E’ quel che si evince dai risultati dell’ultima ricerca, prossima alla pubblicazione, dello studioso di linguistica specializzato nel turpiloquio Vito Tartamella.
“Quando gli antichi greci dovevano insultare qualcuno non erano secondi a nessuno, quanto a fantasia e disprezzo: locusta, montone, zotico, mangia merda e vecchia mummia sono solo un assaggio del loro ventaglio di insulti, che, ho scoperto, contiene 1.300 espressioni: una stima per eccesso, ma rende l’idea del loro arsenale di espressioni triviali”, afferma Tartamella che renderà a brevissimo pubblica la ricerca sul sito parolacce.org
Gli antichi greci, osserva Tartamella, “per mandare qualcuno a quel paese utilizzavano espressioni macabre, da buttati nel baratro a che il tuo cadavere sia mangiato dai corvi. Senza contare gli insulti riservati alle classi basse, agli incolti, agli stranieri, alle prostitute e agli omosessuali passivi”.
“Ricostruire le parolacce di una civiltà antica non è semplice. I documenti sono pochi. La storia ci ha tramandato soprattutto la letteratura alta: i copisti del passato hanno privilegiato trattati di filosofia, tragedie, poesie rispetto alle opere popolari”.

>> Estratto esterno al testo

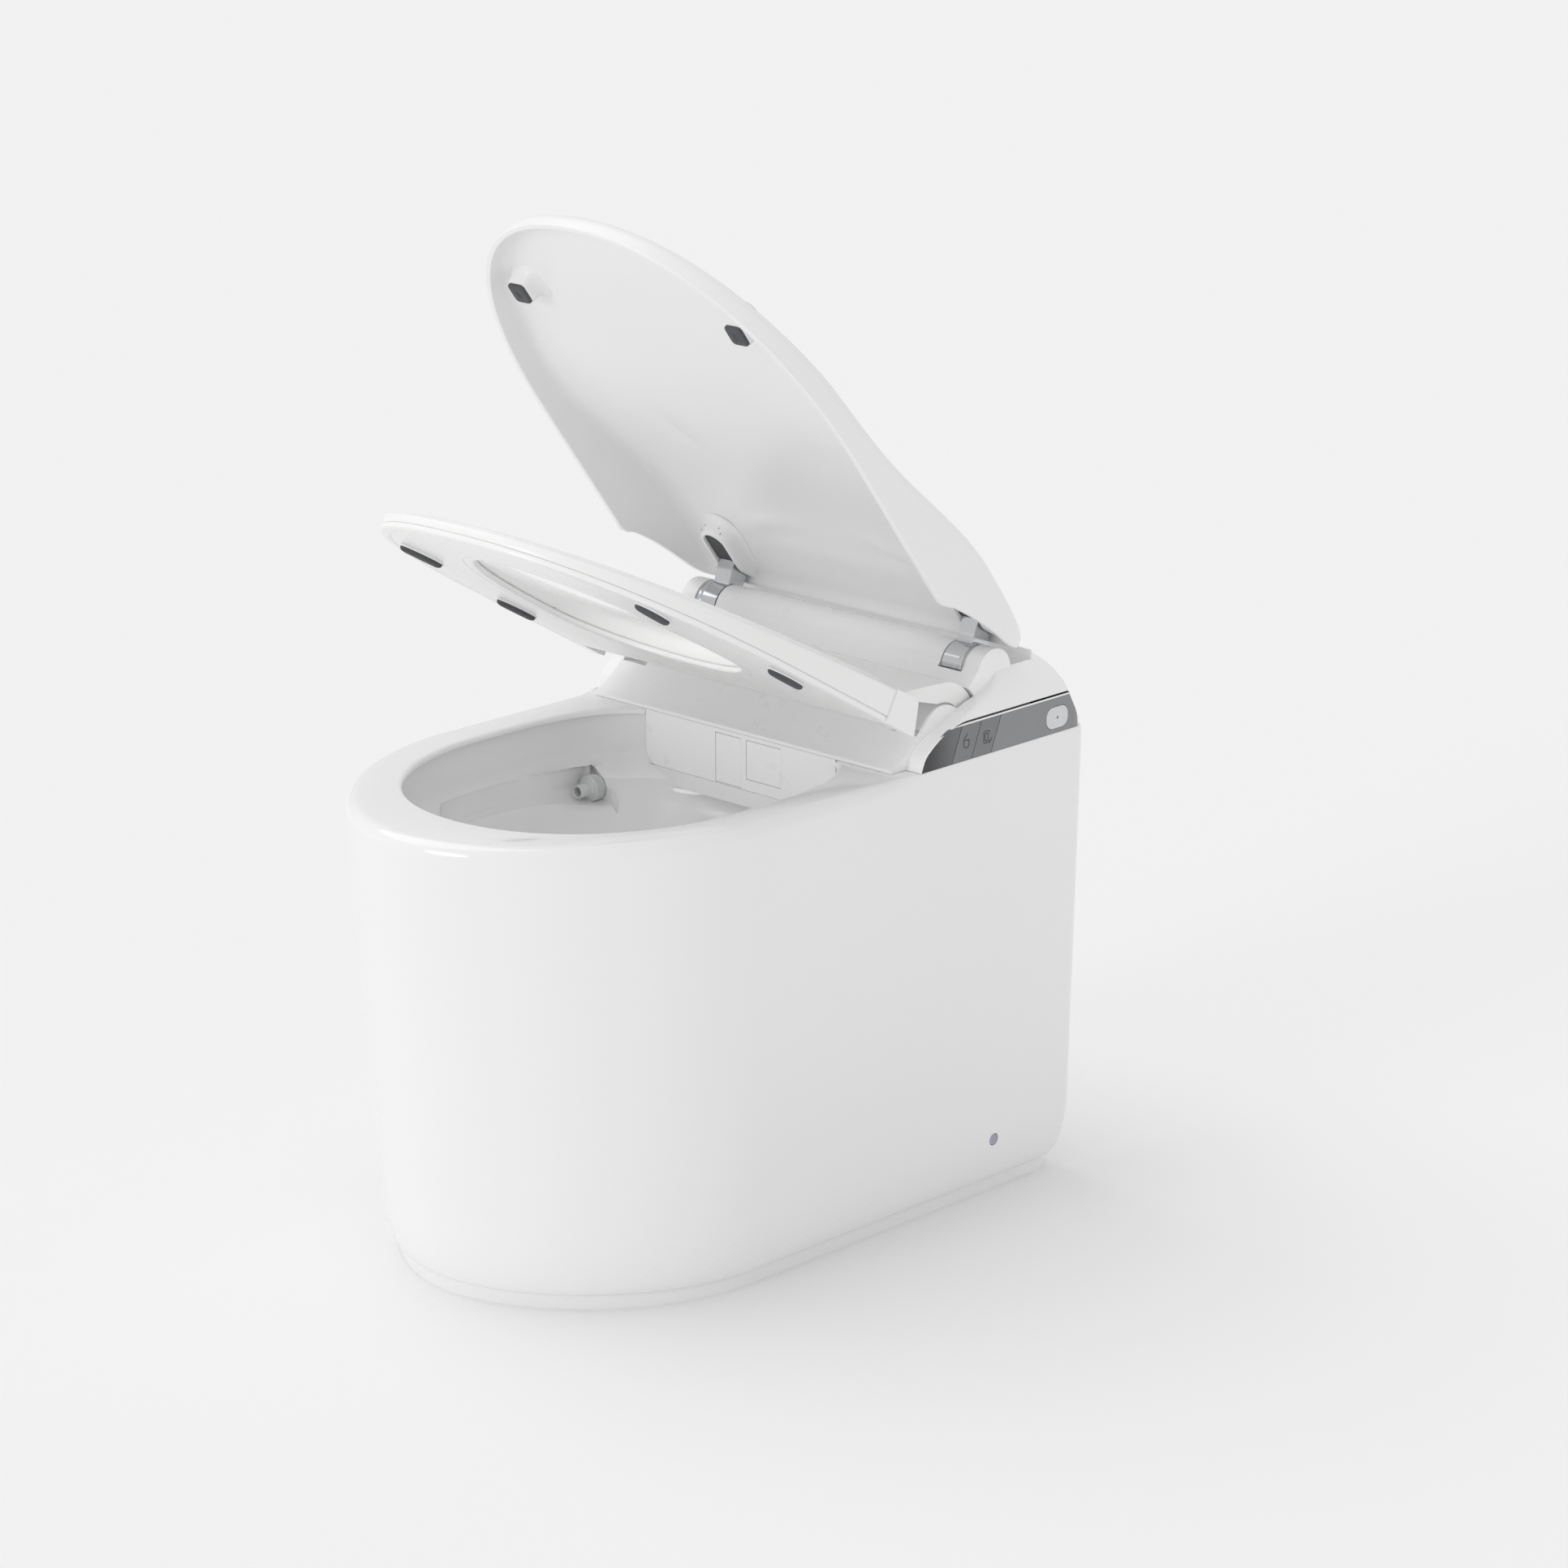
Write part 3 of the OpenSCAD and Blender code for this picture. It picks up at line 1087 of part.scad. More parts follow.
ceramic_body();
ceramic_skirt();
outlet_pipe();
drain_seal();
screw_caps();
side_screws();
floor_brackets();
flush_nozzle();
flush_pipe();
chassis();
chassis_bolts();
housing_cover();
front_apron();
display_window();
side_strip_right();
side_strip_left();
lid_drives();
seat_drives();
seat_pins();
wand_guide();
wand_motor();
dryer_blower();
dryer_duct();
inlet_fitting();
water_heater();
flush_tank();
flush_pump();
control_board();
lid_key();
seat_key();
flush_button();
nozzle_door();
dryer_door();
wash_wand();
wand_nozzle();
lid_shafts();
lid_arm_left();
lid_arm_right();
arm_liners();
lid_shell();
lid_buffers();
seat_base();
seat_heater();
seat_top();
seat_pads();
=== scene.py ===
import bpy
import bmesh
import numpy as np
from mathutils import Matrix, Vector


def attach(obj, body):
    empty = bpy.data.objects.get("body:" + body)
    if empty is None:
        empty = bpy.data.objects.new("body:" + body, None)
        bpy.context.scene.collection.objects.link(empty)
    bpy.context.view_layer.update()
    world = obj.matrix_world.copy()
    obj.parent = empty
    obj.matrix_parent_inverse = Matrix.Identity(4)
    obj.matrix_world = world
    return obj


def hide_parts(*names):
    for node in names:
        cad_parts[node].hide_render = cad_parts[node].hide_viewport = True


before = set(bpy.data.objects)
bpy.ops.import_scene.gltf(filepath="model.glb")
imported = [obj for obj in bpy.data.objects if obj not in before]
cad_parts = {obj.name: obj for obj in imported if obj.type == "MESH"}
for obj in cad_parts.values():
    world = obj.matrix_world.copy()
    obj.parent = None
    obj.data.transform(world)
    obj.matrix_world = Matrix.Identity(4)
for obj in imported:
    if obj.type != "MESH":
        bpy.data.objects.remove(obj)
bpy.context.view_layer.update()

# sizes, as in the source
BACK_Y, MID_Y = 308.5, -85.5
HALF_W, RIM_Z, CREST_H = 193.0, 400.0, 82.0
LID_AXIS = np.array([206.5, 462.0])
SEAT_AXIS = np.array([144.1, 420.0])
LID_TURN, LID_TILT, SEAT_TURN = 56.4, 2.75, 30.4
LID_HEEL = np.array([100.5, 437.0])
APRON_Y, DRAIN_Y, BOWL_MID = 81.5, 26.5, -68.5
COVER_Z, EAR_Y, EAR_X = 400.3, 99.1, 175.0
COVER_HW, COVER_BACK, COVER_R = 192.0, 303.5, 15.0
STRIP_X, STRIP_H, STRIP_Y, STRIP_L, STRIP_RAKE = 192.0, 30.0, 100.1, 199.9, 17.0
SCREW_AT, SIDES = np.array([199.5, 52.0]), (-1, 1)
SCREW_R, SCREW_PAD_R, SCREW_PAD, SCREW_BORE, CAP_X = 5.5, 11.0, (166.8, 178.8), (157, 205), 180.0


def eased(u):
    """u held between 0 and 1, then u squared times (3 less 2u), so that it starts and ends level"""
    u = np.clip(u, 0, 1)
    return u * u * (3 - 2 * u)


def mix(a, b, t):
    """a plus t times (b less a)"""
    return a + (b - a) * t


def through(points, x):
    """Height at x of a smooth curve through the points: a cubic between each two, whose slope at a point is
    the weighted harmonic mean of those beside it, or level if these differ in sign, so it never overshoots"""
    xs, ys = np.array(points, float).T
    order = np.argsort(xs)
    xs, ys = xs[order], ys[order]
    gap = np.diff(xs)
    rise = np.diff(ys) / gap
    slope = np.zeros_like(ys)
    before, after = rise[:-1], rise[1:]
    w1, w2 = 2 * gap[1:] + gap[:-1], gap[1:] + 2 * gap[:-1]
    same = before * after > 0
    bottom = np.where(same, w1 / np.where(same, before, 1) + w2 / np.where(same, after, 1), 1)
    slope[1:-1] = np.where(same, (w1 + w2) / bottom, 0)
    slope[0], slope[-1] = rise[0], rise[-1]
    k = np.clip(np.searchsorted(xs, x, side="right") - 1, 0, len(gap) - 1)
    t = (np.clip(x, xs[0], xs[-1]) - xs[k]) / gap[k]
    return (ys[k] * (1 + 2 * t) * (1 - t) ** 2 + slope[k] * gap[k] * t * (1 - t) ** 2
            + ys[k + 1] * t * t * (3 - 2 * t) + slope[k + 1] * gap[k] * t * t * (t - 1))


def arc(centre, radius, start, end, n=16):
    """Points at the radius from the centre, with the angle in degrees going evenly from start to end"""
    a = np.radians(np.linspace(start, end, n + 1))
    return np.asarray(centre) + radius * np.stack([np.cos(a), np.sin(a)], -1)


def quarter(half_width, length, power, n):
    """A quarter of a superellipse, (x/a)^p + (y/b)^p = 1, from the side to the end, evenly spaced along it"""
    corner = 2 ** (-1 / power)
    low = np.linspace(0, corner, 240)
    x = np.concatenate([(1 - low ** power) ** (1 / power), low[-2::-1]])
    y = np.concatenate([low, (1 - low[-2::-1] ** power) ** (1 / power)])
    points = np.stack([x * half_width, y * length], -1)
    along = np.concatenate([[0], np.cumsum(np.hypot(*np.diff(points, axis=0).T))])
    even = np.linspace(0, along[-1], n + 1)
    return np.stack([np.interp(even, along, points[:, 0]), np.interp(even, along, points[:, 1])], -1)


def egg(half_width, front_l, rear_l, front_power, rear_power, mid=0.0, n=48):
    """A closed ring of superellipse quarters about y = mid: rear right, rear left, front left, front right"""
    rear = quarter(half_width, rear_l, rear_power, n)
    front = quarter(half_width, front_l, front_power, n)
    ring = np.concatenate([rear[:-1], (rear * [-1, 1])[:0:-1], (front * [-1, -1])[:-1],
                           (front * [1, -1])[:0:-1]])
    return ring + [0, mid]


def at_height(ring, z):
    """A ring of X and Y points given a height, one number or one a point"""
    return np.concatenate([ring, np.broadcast_to(np.asarray(z, float).reshape(-1, 1), (len(ring), 1))], 1)


def turned(points, axis, degrees):
    """Points turned about a line along X through axis (Y, Z), as the hinges turn: rear down, front up"""
    a = np.radians(-degrees)
    out = np.array(points, float)
    y, z = out[..., 1] - axis[0], out[..., 2] - axis[1]
    out[..., 1] = axis[0] + y * np.cos(a) - z * np.sin(a)
    out[..., 2] = axis[1] + y * np.sin(a) + z * np.cos(a)
    return out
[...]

“Tra le fonti di rilievo, ci sono le commedie attiche del V e IV secolo a.C., che facevano spesso uso di oscenità e umorismo crudo. In questo campo, il sovrano indiscusso indiscusso è il comico ateniese Aristofane (450-385 a.C.), il Checco Zalone dell’epoca: undici delle sue opere teatrali sono sopravvissute”, riferisce Tartamella.